A man found in a boxcar attracted attention until he was able to establish his identity as a foreigner who had never even heard of State University, Lexington, Kentucky.  A strange young man turned up in Decatur, IL, where a letter to Willis Smith was also found, caused much speculation.  A stranger at Wyandotte Station near Lexington brought attention closer to home, but again the trail was false.  A picture which was thought to resemble the missing freshman was discovered in the band of a hat found floating down the Ohio River near Louisville and this discovery convinced many people that at last the lad’s fate had been brought to light.

The failure to find a solution to the mystery led to many theories, from the youth having met with foul play, to gory stories of his demise, to information from a séance, where it was learned the boy had been killed as the result of hazing on the campus and that his body had been thrown in an abandoned well.  At this point the spiritualist made arrangements to come to Lexington to locate the well.  While President Patterson worried for fear many students would fail to return after Christmas, Willis Smith walked into his sister’s home at Owensboro. 


His reappearance could not have been better timed, and great was the relief felt by all friends of the university.  The ridiculous affair was not yet closed, however, for the errant youth now told a hair-raising tale of being kidnapped, drugged, transported over a long distance by freight car and horse, and held for days in an isolated mountain cave in Wisconsin from which he had finally managed to escape. His sunburned face and work-hardened hands gave the lie to this story. 

However, and after consultation with his brother, he concocted another.  According to the “Second series of Wandering Weary Willie’s Novels,” as the student newspaper phrased it; he had left Lexington when a fraternity threatened to haze him, knowing that “if they tried that somebody would get killed.”  The students branded this story as false, and Smith’s story was generally doubted. 


Each year until their graduation, the members of Smith’s class observed with appropriate ceremonies the anniversary of his disappearance, flying the flag at half-mast and constructing in front of the Main Building a grave over which was shed many a mocking tear.  

Monday, October 27, 2008

Halloween Traditions

Barker Hall / Buell Armory, old gymnasium, Halloween party -- Nollau photographic print collection 1998ua0001:167_0008

Early students at UK were a rowdy bunch. "Town and Gown" relations often suffered in the wake of practical jokes or pranks which got a little out of hand. In the Board of Trustees minutes from December 11, 1906, President James K. Patterson recalls his surprise on November 1st to learn that "some of the students had endeavored to obstruct the street car service and had thus come into collision with the police, that a riotous demonstration had occurred on the grounds of Patterson Hall ... Six or eight of those participating in the riotous proceedings were arrested ... Their trial was postponed for ten days pending the recovery of a policeman said to have been seriously injured by stones thrown by the rioters."

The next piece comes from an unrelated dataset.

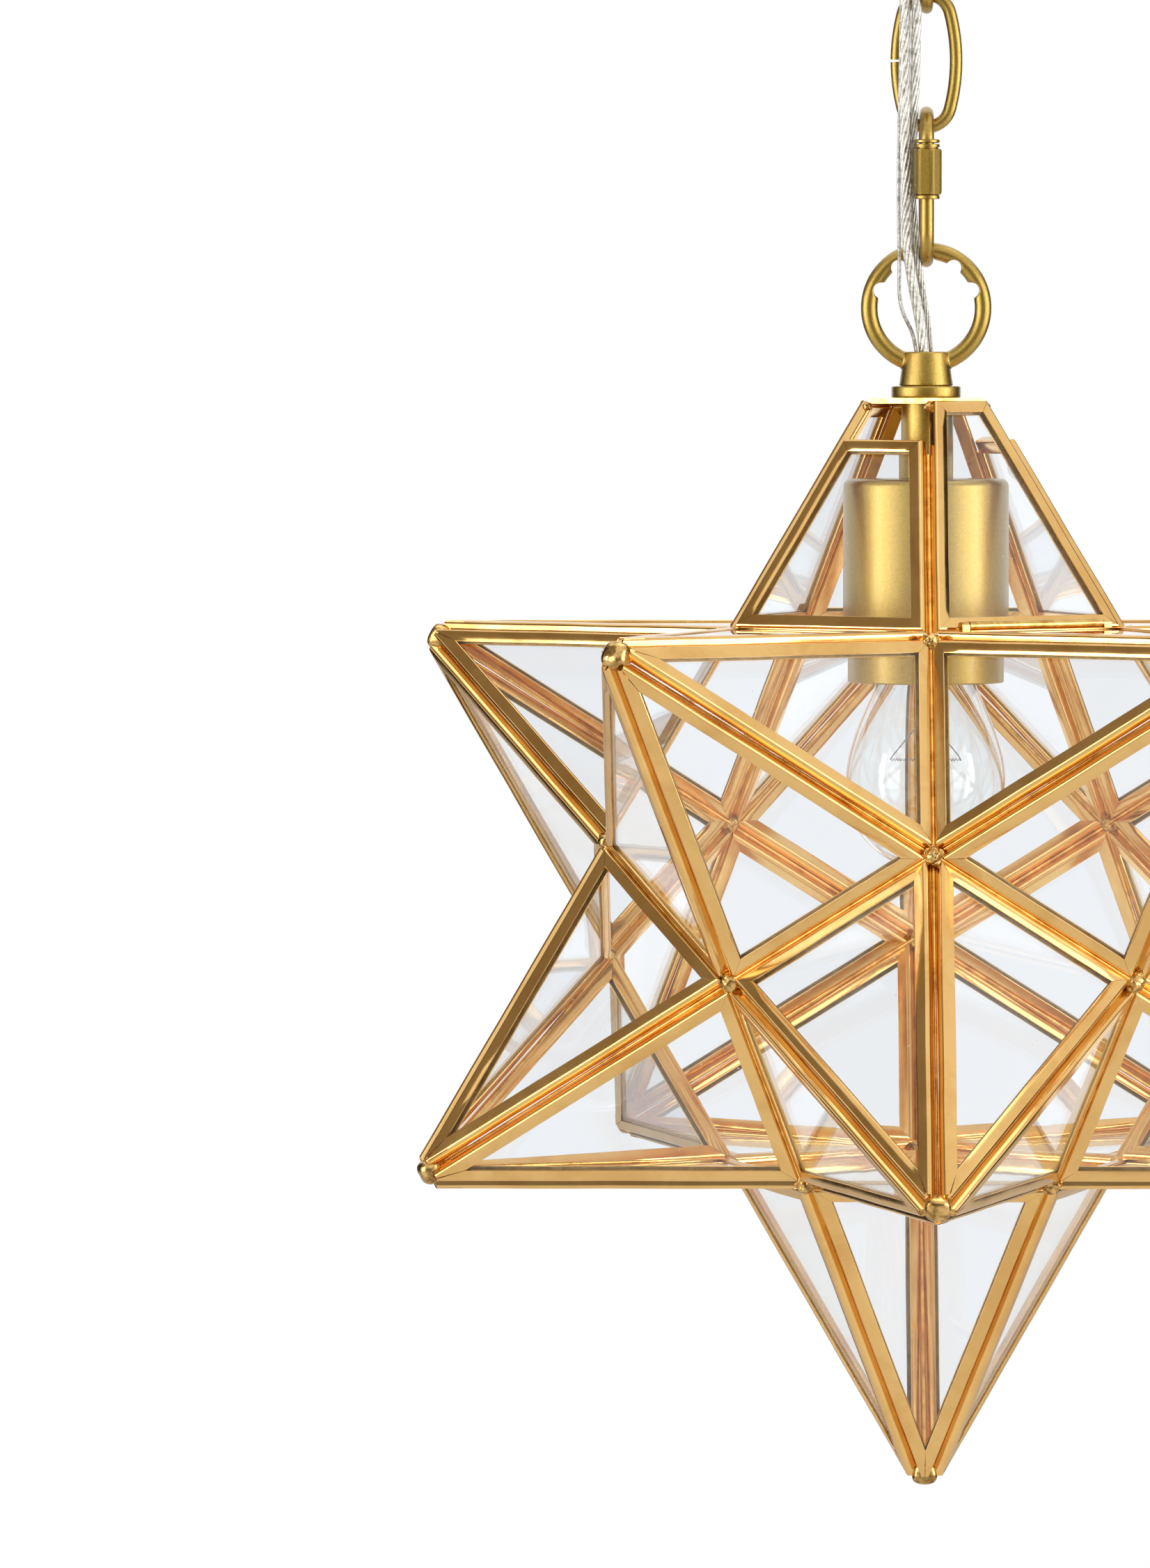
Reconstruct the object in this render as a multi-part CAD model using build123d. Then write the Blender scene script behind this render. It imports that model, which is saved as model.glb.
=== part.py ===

However, it was not until the late 1920s that the school instituted a Halloween Dance in an effort to curb the annual displays of violence and destruction.
[DAS and JC]


Halloween Fun -- Underwood and Underwood photographic collection, 1913-1915 80PA103:0138

Couple in costume -- James Edwin "Ed" Weddle photographic collection, 1948-1981 1997AV27_0017

Thursday, June 26, 2008

A miserable death

At first glance, this 1923 photo in Abe Thompson’s scrapbook (1984ua004) may appear to record the funeral of a V.I.P. being given a military salute. It is, in fact, a mock funeral for Sewanee University, whose football team was beaten by the University of Kentucky 7-0 in a 1923 match. The tombstone reads “Here lies Sewanee – Died October [?], 1923 – Chewed up by the Wildcats – Died a miserable death”.

Mock funerals were a common prank in American colleges from the late 19th to early 20th centuries. In addition to “burying” opposing teams, students sometimes held funerals for their least favorite textbook, author, or class of the year. These were surprisingly complete with coffins, processions, dirges – and in the case of Sewanee’s funeral – military salutes. The more elaborate events were planned in advance by classes or social organizations and usually publicized in the form of flyers handed out to attendees the day of or before the “funeral”.

The 1912 Kentuckian (U.K. yearbook) shows a funeral procession for Willis E. Smith, who is immortalized in illustration and verse as “a young fellow of excellent pith” who chooses to leave U.K. abruptly and finds himself the subject of speculation and frenzied searching by the University, who thinks that he has come to harm. Unfortunately, the context for this prank has been lost, so whoever “Willis E. Smith” was or represents has also been lost. While the tombstones for Sewanee and Willis E. Smith can no longer be seen on campus, the spirit in which the mock funerals were conducted lives on in student scrapbooks and yearbooks.